Lahiri won for her novel 'The Lowland'. It is a tragic tale of two brothers, Subhash and Udayan, who grow up in suburban Calcutta into young men of very different temperaments, political beliefs, and professions - but end up loving and marrying the same woman, Gauri. Udayan, impulsive and charismatic, has radical left beliefs and becomes enmeshed in the violent Naxal students' movement that swept Bengal through the 1970s, while Subhash is studious and a dutiful son, and ends up in the US where he studies and later teaches in university. A critical and commercial success in India and the West, it was nominated for the 2014 Man Booker Prize but lost out to Eleanor Catton's The Luminaries.

The jury citation for the prize praised Lahiri's novel thus, "The Lowlands deals with the difficulties of love in complex circumstances inhabited by characters… finely drawn, and with the lowlands as a metaphor running through their lives."

Lahiri was not around to receive the prize, but she thanked the jury over the phone from Rome. She said the prize was especially meaningful because it was for the first book she started writing, over twenty years ago.

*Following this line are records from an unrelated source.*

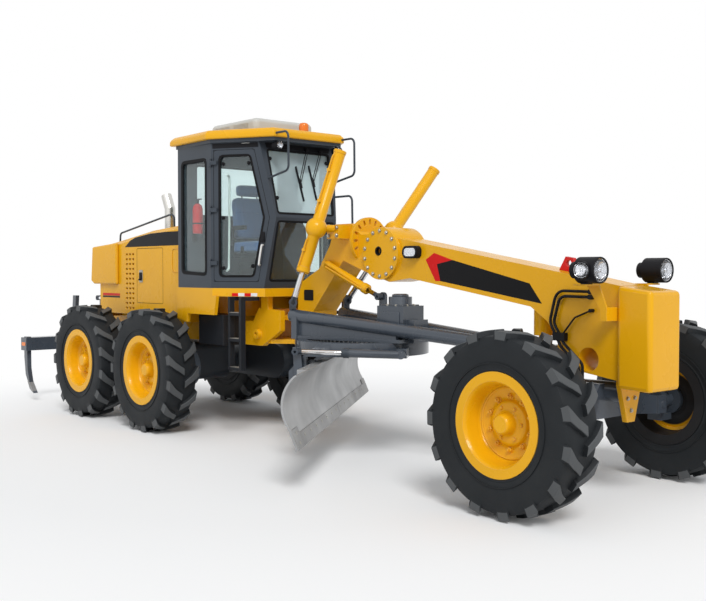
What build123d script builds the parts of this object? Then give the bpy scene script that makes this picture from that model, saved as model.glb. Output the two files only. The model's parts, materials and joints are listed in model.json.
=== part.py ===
"""Motor grader, 3.7 m blade class, built piece by piece in millimetres.

X points forward, Y to the machine's left, Z up from the ground; the origin is on the ground under
the hinge pin of the frames. The drawbar is swung a little to the right and the blade stands askew, as parked.
"""
from build123d import *
import os
from math import asin, cos, hypot, radians, sin, sqrt

os.makedirs("parts", exist_ok=True)

# Wheels and axles
tyre_radius = 655
tyre_width = 345
tread_depth = 36
lug_thickness = 78
lug_sweep = 75
lugs_per_row = 15
tyre_bore_radius = 300
bead_half_width = 138
rim_flange_radius = 366
rim_flange_width = 22
rim_wall = 16
hub_radius = 150
hub_cap_radius = 68
disc_inset = 15
half_track = 1023
axle_spacing = 1490
mid_to_front = 4935
wheel_gap = 0.5
seat_gap = 0.3

# Machine body
frame_half_width = 360
frame_bottom = 930
frame_top = 1180
hood_half_width = 610
cowl_half_width = 650
cab_half_width = 770
cab_floor = 1525
cab_top = 3000
cab_wall = 55
door_slope = 0.63
glass_thickness = 8
glass_inset = 22
door_gap = 5
roof_thickness = 95
platform_low = 1440
pivot_ahead = 2950
pin_radius = 60
pin_clearance = 0.1
yoke_radius = 125
yoke_plate = 45

# Front frame
boom_half_width = 150
weight_half_width = 195
weight_length = 285

# Work gear
ball_back = 525
ball_height = 1090
drawbar_swing = -7.0
circle_back = 1945
circle_radius = 620
circle_bottom = 950
circle_height = 120
blade_turn = 40.4
blade_length = 3710
blade_edge_height = 352
blade_back = 200
blade_chord = 610
blade_plate = 20

# Ripper
ripper_back = 1900
ripper_half_width = 1050
ripper_beam = 170

# Stations along the machine
rear_x = -pivot_ahead
mid_x = rear_x + axle_spacing
front_x = mid_x + mid_to_front
tandem_x = (rear_x + mid_x) / 2
pivot_x = 0
lug_pitch = 360 / lugs_per_row
wheel_z = tyre_radius * cos(radians(lug_pitch / 4))


def ahead(points):
    """Side outline points, given as distance ahead of the rear axle and height."""
    return [(rear_x + x, z) for x, z in points]


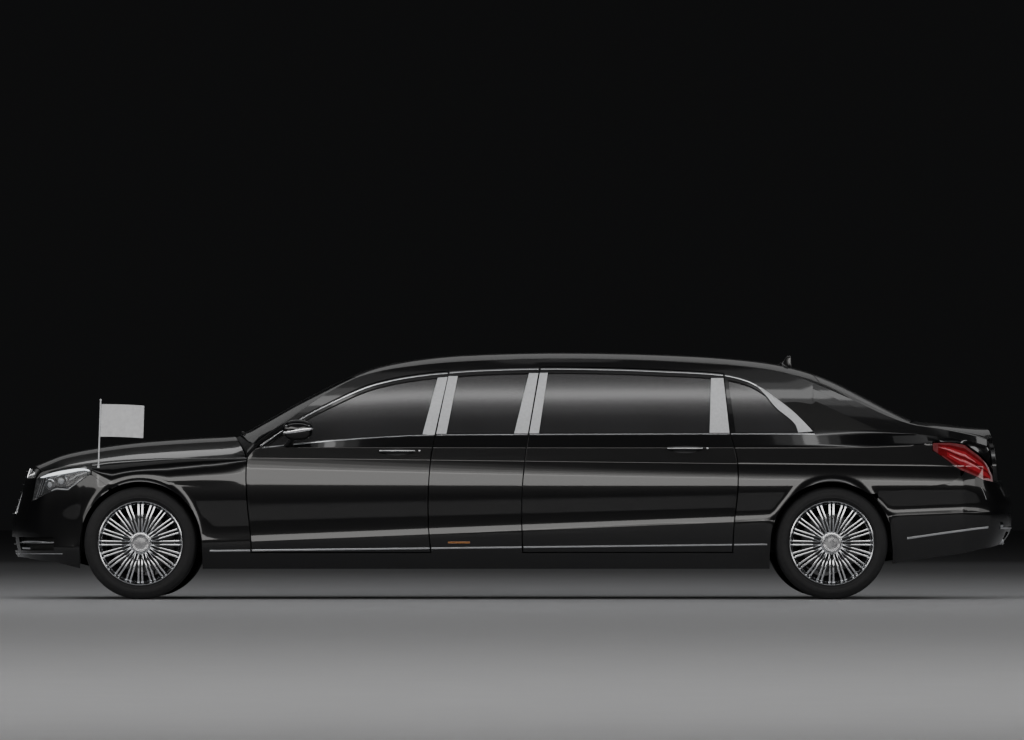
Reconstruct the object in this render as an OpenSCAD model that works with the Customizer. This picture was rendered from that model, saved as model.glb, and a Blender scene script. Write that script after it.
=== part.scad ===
// Stretch limousine with four doors, a long rear compartment and one flag standard.
// Millimetres. +X points to the rear, +Y to the car's right side, +Z up.
// The origin is on the ground, halfway along the body.

/* [Body] */
// Length of the body from bumper to bumper
body_l = 6500; // [6400:10:6600]
// Width of the body without its mirrors
body_w = 1900; // [1860:10:1940]
// Height of the roof's crown above the ground
body_h = 1595; // [1575:5:1615]
// Distance from the nose to the front axle
front_overhang = 875; // [865:1:885]
// Distance from the rear axle to the tail
rear_overhang = 1207; // [1190:1:1225]
// Gap between a moving panel and its neighbour
panel_gap = 6; // [5:0.5:8]
// Thickness of a fixed outer panel
panel_t = 22; // [16:1:28]
// Thickness of the hood and the trunk lid
lid_t = 26; // [18:1:32]
// Thickness of a door from its skin to its inner trim
door_t = 110; // [90:2:125]
// Thickness of a window frame and of the roof rail
frame_t = 42; // [34:1:50]
// Thickness of the glass
glass_t = 5; // [4:0.5:7]

/* [Wheels] */
// Radius of a tyre where it meets the road
tyre_r = 361; // [356:1:366]
// Width of a tyre
tyre_w = 246; // [230:2:255]
// Radius of a rim at its outer flange
rim_r = 270; // [262:1:276]
// Distance between the tyre centres on one axle
track = 1624; // [1600:2:1636]
// Gap between a tyre and its wheel arch
arch_gap = 31; // [28:1:36]
// Number of spokes in a wheel
spokes = 20; // [16:1:22]
// Radius of the wheel hub's pilot spigot
spigot_r = 33; // [30:0.5:36]
// Radius of a brake disc
disc_r = 190; // [175:1:200]

/* [Fittings] */
// Height of the flag standard above its foot
flag_h = 445; // [400:5:500]
// Length of the flag
flag_l = 275; // [220:5:300]
// Height of the flag
flag_w = 208; // [170:2:230]
// Radius of the flag's pole
pole_r = 5; // [4:0.5:7]
// Radius of an exhaust pipe
pipe_r = 32; // [28:1:36]
// Radius of the steering wheel
steer_r = 186; // [175:1:195]

/* [Hidden] */
$fn = 48;

// Places along the car. The shape tables are drawn for the first values and follow a change.
nose_x = -body_l / 2;
tail_x = body_l / 2;
front_axle_x = nose_x + front_overhang;
rear_axle_x = tail_x - rear_overhang;
design_front_axle = -2375;
design_rear_axle = 2043;
design_nose = -3250;
design_tail = 3250;
function remap(v, a, b, c, d) = c + (v - a) * (d - c) / (b - a);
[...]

She added that she was apprehensive that she may not have done justice to the time and events that had inspired the story, and that was why she was particularly proud of this prize.

Lahiri was one of five nominees, a list which included Pakistani writers Bilal Tanweer for 'The Scatter Here is Too Great' and Kamila Shamsie for 'A god in Every Stone', Shamsur Rahman Faruqi for 'The Mirror of Beauty', and Sri Lankan Romesh Gunesekera for 'Noontide Toll'.

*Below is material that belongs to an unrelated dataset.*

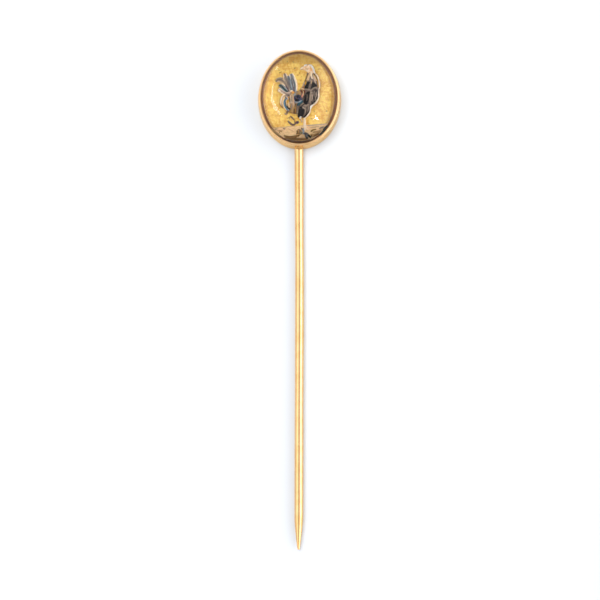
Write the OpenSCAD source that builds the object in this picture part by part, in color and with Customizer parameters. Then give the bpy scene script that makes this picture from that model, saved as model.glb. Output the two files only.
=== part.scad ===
// Stick pin: an oval gold collet with a closed back holds a domed rock crystal. A gamecock on a strip
// of ground is carved into the crystal's flat back and painted, and a golden plate lies behind it.
// A plain round pin is soldered to the collet's wall and runs straight to a tapered point.
// The pin lies on its back. The origin is the middle of its footprint, on the surface that it lies on.
// +Y runs from the point to the head, and +Z is out of the crystal's dome.

/* [Collet] */
// Width of the oval collet at its back
head_w = 11.7; // [9:0.1:16]
// Length of the oval collet at its back, along the pin
head_l = 13.9; // [11:0.1:19]
// Height of the collet, from its back to the top of its lip
collet_h = 3.1; // [2.6:0.05:4]
// How much narrower the collet is at its shoulder than at its back, on each side
flare = 0.2; // [0:0.01:0.4]
// Thickness of the closed back
back_t = 0.45; // [0.3:0.05:0.8]
// Chamfer round the edge of the back
back_edge = 0.12; // [0.05:0.01:0.25]
// Width of the step where the thin lip stands on the wall
shoulder_w = 0.07; // [0:0.01:0.15]
// Height of the thin lip above that step
lip_h = 0.3; // [0.2:0.05:0.5]
// Thickness of the lip at its top
lip_t = 0.26; // [0.15:0.01:0.4]
// How far the lip reaches up over the foot of the crystal's dome
lip_grip = 0.15; // [0.1:0.05:0.3]

/* [Crystal] */
// Height of the crystal's dome above its upright edge
dome_h = 2.7; // [2:0.05:4.5]
// How far the middle of the dome's egg shape lies below that edge, which sets how sharply they meet
dome_sink = 1.7; // [0.5:0.05:1.9]
// Refractive index of the crystal, whose dome shows the carving larger than it is
crystal_n = 1.54; // [1.45:0.01:1.6]
// Depth of the carving under the body, the deepest but for the wing
carve_d = 0.6; // [0.3:0.05:0.9]
// Thickness of the golden plate behind the crystal
plate_t = 0.4; // [0.2:0.05:0.8]
// Gap between one piece and the next
fit_gap = 0.03; // [0.02:0.01:0.05]

/* [Pin] */
// Diameter of the pin's wire
pin_d = 1.2; // [0.9:0.05:1.6]
// Length of the pin, from the edge of the collet's back to its tip
pin_l = 56.1; // [40:0.1:80]
// Length of the tapered point
point_l = 4.9; // [3:0.1:9]
// Radius of the tip, before the taper swells to the wire
tip_r = 0.16; // [0.08:0.01:0.3]
// Height of the pin's underside above the collet's flat back
pin_lift = 0.02; // [0:0.01:0.1]

/* [Solder] */
// Width of the solder that joins the pin to the collet's wall
solder_w = 1.6; // [1.5:0.05:2.4]
// How high the solder runs up the wall above the pin's middle
solder_h = 1.5; // [0.8:0.05:2]
// How far the solder stands off the wall
solder_t = 0.2; // [0.1:0.02:0.6]

/* [Hidden] */
$fn = 96;
eps = 0.01;

// Half sizes of the ovals, as [across, along].
back_o = [head_w, head_l] / 2;
shoulder_k = 1 - flare / back_o.x;
edge_k = 1 - back_edge / back_o.x;
lip_o = back_o * shoulder_k - [shoulder_w, shoulder_w];
opening_o = lip_o - [lip_t, lip_t];

// The dome is the top of an egg shape. Its shares of width are those at the edge and at the lip's top.
dome_half = dome_sink + dome_h;
edge_share = sqrt(1 - pow(dome_sink / dome_half, 2));
lip_share = sqrt(1 - pow((dome_sink + lip_grip) / dome_half, 2));
crystal_o = (opening_o - [fit_gap, fit_gap]) * edge_share / lip_share;

// Heights of the stack, from the flat back up.
shoulder_z = collet_h - lip_h;
plate_z = back_t + fit_gap;
crystal_z = plate_z + plate_t + fit_gap;
dome_z = collet_h - lip_grip;

// The places of the head and of the pin along its length.
head_y = pin_l / 2;
wall_y = head_y - back_o.y;
tip_y = wall_y - pin_l;
pin_r = pin_d / 2;
pin_z = pin_r + pin_lift;
pin_root = 0.3;
point_swell = 0.78;

// The carving is drawn as it is seen through the dome, in hundredths of the opening's half length.
// The dome is a thick lens, and what lies behind it is smaller by its power at the top.
grid = opening_o.y / 100;
power = (dome_z - crystal_z + dome_h) * (1 - 1 / crystal_n) * dome_half * pow(edge_share, 2);
lens = [1 / (1 - power / pow(crystal_o.x, 2)), 1 / (1 - power / pow(crystal_o.y, 2))];
ground_edge = 0.3;

// Depth of each painted zone, as a share of carve_d.
HEAD_DEPTH = 0.85;
BODY_DEPTH = 1;
WING_DEPTH = 1.2;
SADDLE_DEPTH = 0.75;
TAIL_DEPTH = 0.6;
LEG_DEPTH = 0.5;
GROUND_DEPTH = 0.35;

// Outlines of the painted zones, as [across, up] on the drawing's grid. All run clockwise.
HEAD = [[3, 62], [9, 68], [15, 73], [22, 75], [30, 70], [34, 57], [31, 51], [22, 53], [17, 58], [9, 62]];
BODY = [
    [19, 56], [27, 50], [36, 54], [43, 40], [46, 24], [45, 8], [41, -5], [32, -14], [27, -20],
    [24, -31], [18, -39], [11, -45], [6, -40], [1, -42], [-2, -32], [-2, -19], [0, 0], [-1, 18],
    [8, 27], [14, 41]
];
WING = [[-10, 6], [-3, 9], [5, 8], [10, 0], [8, -10], [1, -17], [-5, -11], [-11, -3]];
SADDLE = [
    [-15, 15], [-7, 14], [2, 18], [4, 4], [0, -18], [-3, -33], [-13, -34], [-22, -31], [-24, -18],
    [-19, -2]
];
HORIZON = [[-120, -69], [-16, -64], [12, -60], [120, -54], [120, -120], [-120, -120]];

// Tail feathers and the bones of the feet: root, tip, half width and sideways bow, on the same grid.
ROOT_X = 0;
ROOT_Y = 1;
TIP_X = 2;
TIP_Y = 3;
HALF_W = 4;
BOW = 5;
TAIL = [
    [-13, 4, -18, 55, 6.5, 2],
    [-16, 4, -32, 54, 5.5, 3],
    [-14, 3, -52, 36, 4.5, -11],
    [-12, 2, -46, 28, 5, -6],
    [-10, 3, -47, 19, 5, -1],
    [-14, 8, -38, -25, 4.5, -12],
    [-10, 8, -24, -31, 5, -15]
];
LEG = [
    [10, -34, 10, -75, 2.5, 0],
    [14, -66, -8, -80, 3.5, 3],
    [14, -64, -6, -71, 3, 1],
    [7, -67, 29, -82, 4, -2]
];
FOOT = [
    [-21, -39, -8, -53, 2.5, 1],
    [-25, -50, -11, -59, 2.5, -2],
    [-17, -58, -1, -52, 3.5, 0]
];

// Closed curve through the points p, with n steps from each to the next.
function closed_curve(p, n = 4) = [
    for (i = [0 : len(p) - 1], k = [0 : n - 1])
        let (
            t = k / n,
            a = p[(i + len(p) - 1) % len(p)],
            b = p[i],
            c = p[(i + 1) % len(p)],
            d = p[(i + 2) % len(p)]
        )
        b + t * (c - a) / 2 + t * t * (2 * a - 5 * b + 4 * c - d) / 2
            + t * t * t * (3 * b - a - 3 * c + d) / 2
];

// Outline of a feather, from a table's row: narrow at its root, widest past its middle, round at its tip.
function feather(row, n = 9) =
    let (
        a = [row[ROOT_X], row[ROOT_Y]],
        b = [row[TIP_X], row[TIP_Y]],
        along = b - a,
        aside = [-along.y, along.x] / norm(along)
    )
    [
        for (side = [1, -1], i = [0 : n - 1])
            let (
                t = sin(90 * (side == 1 ? i / n : 1 - i / n)),
                w = row[HALF_W] * (0.4 + 0.6 * sin(130 * t)) * sqrt(1 - pow(t, 5))
            )
            a + along * t + aside * (row[BOW] * 4 * t * (1 - t) + side * w)
    ];

// A closed clockwise outline whose edges are all moved outward by d.
function grown(p, d) = [
    for (i = [0 : len(p) - 1])
        let (
            before = p[i] - p[(i + len(p) - 1) % len(p)],
            after = p[(i + 1) % len(p)] - p[i],
            n1 = [-before.y, before.x] / norm(before),
            n2 = [-after.y, after.x] / norm(after)
        )
        p[i] + d * (n1 + n2) / max(0.6, 1 + n1 * n2)
];

// An outline on the drawing's grid, at its real place behind the dome.
function behind_dome(p) = [for (q = p) [q.x * grid / lens.x, q.y * grid / lens.y]];

// An upright oval disc, tapered from the oval at its foot to k times it at its top.
module oval(o, h, k = 1) {
    scale([o.x, o.y, 1]) cylinder(r1 = 1, r2 = k, h = h);
}

// The crystal's form, uncarved, standing on foot_z, with its sides and dome larger by gap.
module cabochon(foot_z, gap = 0) {
    o = crystal_o + [gap, gap];
    egg = [o.x / edge_share, o.y / edge_share, dome_half + gap];
    intersection() {
        translate([0, 0, foot_z]) oval(o, dome_z + 2 * dome_h - foot_z);
        translate([0, 0, dome_z - dome_sink]) scale(egg) sphere(r = 1);
    }
}

module collet() {
    difference() {
        union() {
            oval(back_o * edge_k, back_edge, 1 / edge_k);
            translate([0, 0, back_edge]) oval(back_o, shoulder_z - back_edge, shoulder_k);
            translate([0, 0, shoulder_z - eps]) oval(lip_o, lip_h + eps);
        }
        cabochon(back_t, fit_gap);
    }
}

// Half outline of the pin from its tip: a swelling taper, then straight wire.
module pin_outline(n = 10) {
    polygon(concat(
        [[0, 0]],
        [
            for (i = [0 : n])
                let (t = i / n)
                pow(1 - t, 2) * [tip_r, tip_r / 2] + 2 * t * (1 - t) * [pin_r, point_swell * point_l]
                    + t * t * [pin_r, point_l]
        ],
        [[pin_r, pin_l + pin_root], [0, pin_l + pin_root]]
    ));
}

module pin_wire() {
    translate([0, tip_y, pin_z]) rotate([-90, 0, 0]) rotate_extrude() pin_outline();
}

module solder() {
    intersection() {
        translate([0, wall_y, pin_z]) scale([solder_w / 2, solder_t, solder_h]) sphere(r = 1);
        translate([-solder_w, wall_y - 2 * solder_t, 0]) cube([2 * solder_w, 3 * solder_t, shoulder_z]);
    }
}

module collet_and_pin() {
    color("#e8b872") union() {
        translate([0, head_y, 0]) collet();
        pin_wire();
        solder();
    }
}

module head_2d(grow = 0) polygon(grown(behind_dome(closed_curve(HEAD)), grow));
module body_2d(grow = 0) polygon(grown(behind_dome(closed_curve(BODY)), grow));
module wing_2d(grow = 0) polygon(grown(behind_dome(closed_curve(WING)), grow));
module saddle_2d(grow = 0) polygon(grown(behind_dome(closed_curve(SADDLE)), grow));
module feathers_2d(table, grow = 0) {
    for (row = table) polygon(grown(behind_dome(feather(row)), grow));
}
module ground_2d(grow = 0) {
    o = crystal_o - [ground_edge - grow, ground_edge - grow];
    intersection() {
        scale([o.x, o.y]) circle(r = 1);
        polygon(grown(behind_dome(HORIZON), grow));
    }
}

// A painted zone or the pocket for it, at the crystal's back, as deep as its share of carve_d.
module zone(share, grow = 0) {
    translate([0, head_y, crystal_z - (grow > 0 ? eps : 0)])
        linear_extrude(share * carve_d + grow + (grow > 0 ? eps : 0)) children();
}

module painted_head() {
    color("#f2cda4") zone(HEAD_DEPTH) head_2d();
}

module painted_body() {
    color("#3a3236") zone(BODY_DEPTH) difference() {
        body_2d();
        head_2d(fit_gap);
        wing_2d(fit_gap);
    }
}

module painted_wing() {
    color("#3f4763") zone(WING_DEPTH) wing_2d();
}

module painted_saddle() {
    color("#a8875a") zone(SADDLE_DEPTH) difference() {
        saddle_2d();
        body_2d(fit_gap);
        wing_2d(fit_gap);
    }
}

module painted_tail() {
    color("#6f8293") zone(TAIL_DEPTH) difference() {
        feathers_2d(TAIL);
        saddle_2d(fit_gap);
        body_2d(fit_gap);
    }
}

module painted_leg() {
    color("#e9c39a") zone(LEG_DEPTH) difference() {
        feathers_2d(LEG);
        body_2d(fit_gap);
    }
}

module painted_foot() {
    color("#7d6a6c") zone(LEG_DEPTH) feathers_2d(FOOT);
}

module painted_ground() {
    color("#c2a077") zone(GROUND_DEPTH) difference() {
        ground_2d();
        feathers_2d(LEG, fit_gap);
    }
}

module backing_plate() {
    color("#e3b04e") translate([0, head_y, plate_z]) oval(crystal_o, plate_t);
}

module crystal() {
    color("#fff4d8", 0.35) difference() {
        translate([0, head_y, 0]) cabochon(crystal_z);
        zone(HEAD_DEPTH, fit_gap) head_2d(fit_gap);
        zone(BODY_DEPTH, fit_gap) body_2d(fit_gap);
        zone(WING_DEPTH, fit_gap) wing_2d(fit_gap);
        zone(SADDLE_DEPTH, fit_gap) saddle_2d(fit_gap);
        zone(TAIL_DEPTH, fit_gap) feathers_2d(TAIL, fit_gap);
        zone(LEG_DEPTH, fit_gap) feathers_2d(LEG, fit_gap);
        zone(LEG_DEPTH, fit_gap) feathers_2d(FOOT, fit_gap);
        zone(GROUND_DEPTH, fit_gap) ground_2d(fit_gap);
    }
}

collet_and_pin();
crystal();
backing_plate();
painted_head();
painted_body();
painted_wing();
painted_saddle();
painted_tail();
painted_leg();
painted_foot();
painted_ground();
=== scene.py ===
# Stick pin: the fine shapes and the finish of every surface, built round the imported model.
# Lengths are millimetres in the model's frame, as in the part's source, and add_piece makes them metres.
# The picture in the crystal is drawn as it is seen, in hundredths of the opening's half length.
from math import asin, cos, pi, radians, sin, sqrt

import bpy
from mathutils import Matrix, Vector, noise


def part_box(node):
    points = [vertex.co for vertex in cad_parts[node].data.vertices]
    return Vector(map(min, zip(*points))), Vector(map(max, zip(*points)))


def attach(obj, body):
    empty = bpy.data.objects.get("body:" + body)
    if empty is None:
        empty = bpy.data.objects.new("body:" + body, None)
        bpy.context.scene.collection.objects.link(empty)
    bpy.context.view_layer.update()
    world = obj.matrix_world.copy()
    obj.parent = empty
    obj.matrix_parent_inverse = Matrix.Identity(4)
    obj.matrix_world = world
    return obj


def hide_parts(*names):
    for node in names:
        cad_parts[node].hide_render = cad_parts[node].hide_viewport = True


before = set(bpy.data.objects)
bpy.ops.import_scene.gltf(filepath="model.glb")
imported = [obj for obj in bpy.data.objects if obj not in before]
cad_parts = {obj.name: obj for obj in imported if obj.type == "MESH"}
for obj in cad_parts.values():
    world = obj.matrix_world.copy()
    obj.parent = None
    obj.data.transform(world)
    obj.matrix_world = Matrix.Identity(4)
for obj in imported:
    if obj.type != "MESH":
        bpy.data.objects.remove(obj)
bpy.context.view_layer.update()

MM = 0.001

# Sizes of the collet and its lip, as in the part's source.
FLARE = 0.2
BACK_EDGE = 0.12
SHOULDER_W = 0.07
LIP_H = 0.3
LIP_T = 0.26
LIP_GRIP = 0.15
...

The jury was headed by senior Indian poet Keki Daruwalla.

Daruwalla said the novels shortlisted for the prize were proof enough that the novel was in a hale state. "If you believe critics, the novel and poetry are in a crisis," he said, quoting a critic who said that cinema had done the novel in. He pointed out that critics were not in agreement on this; yet another critic had said that too many novels were being brought out and that the wrong kind of unappreciative readers were now reading novels.

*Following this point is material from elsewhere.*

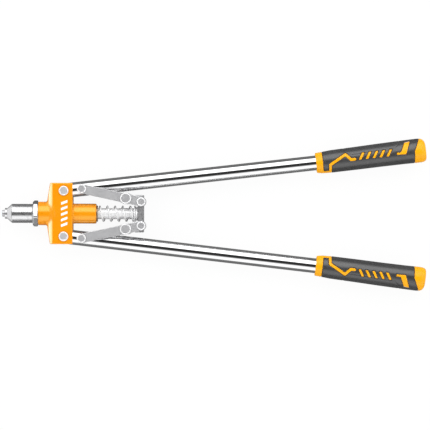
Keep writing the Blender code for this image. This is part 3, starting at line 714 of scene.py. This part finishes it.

Daruwalla quipped, "I will not cavil about the intelligence of the reader just as a politician does not cavil about the intelligence of the voter."

Daruwalla said that the shortlist reflected the truth-seeking tendencies of novelists. He pointed out that Shamsie's novel was about the British brutalities against the Khidmatgar movement, Gunesekera wrote about the Sri Lankan civil war, Tanweer's spoke of the bomb blast in Karachi, and Faruqi harked back to the domination of the East India Company over Delhi.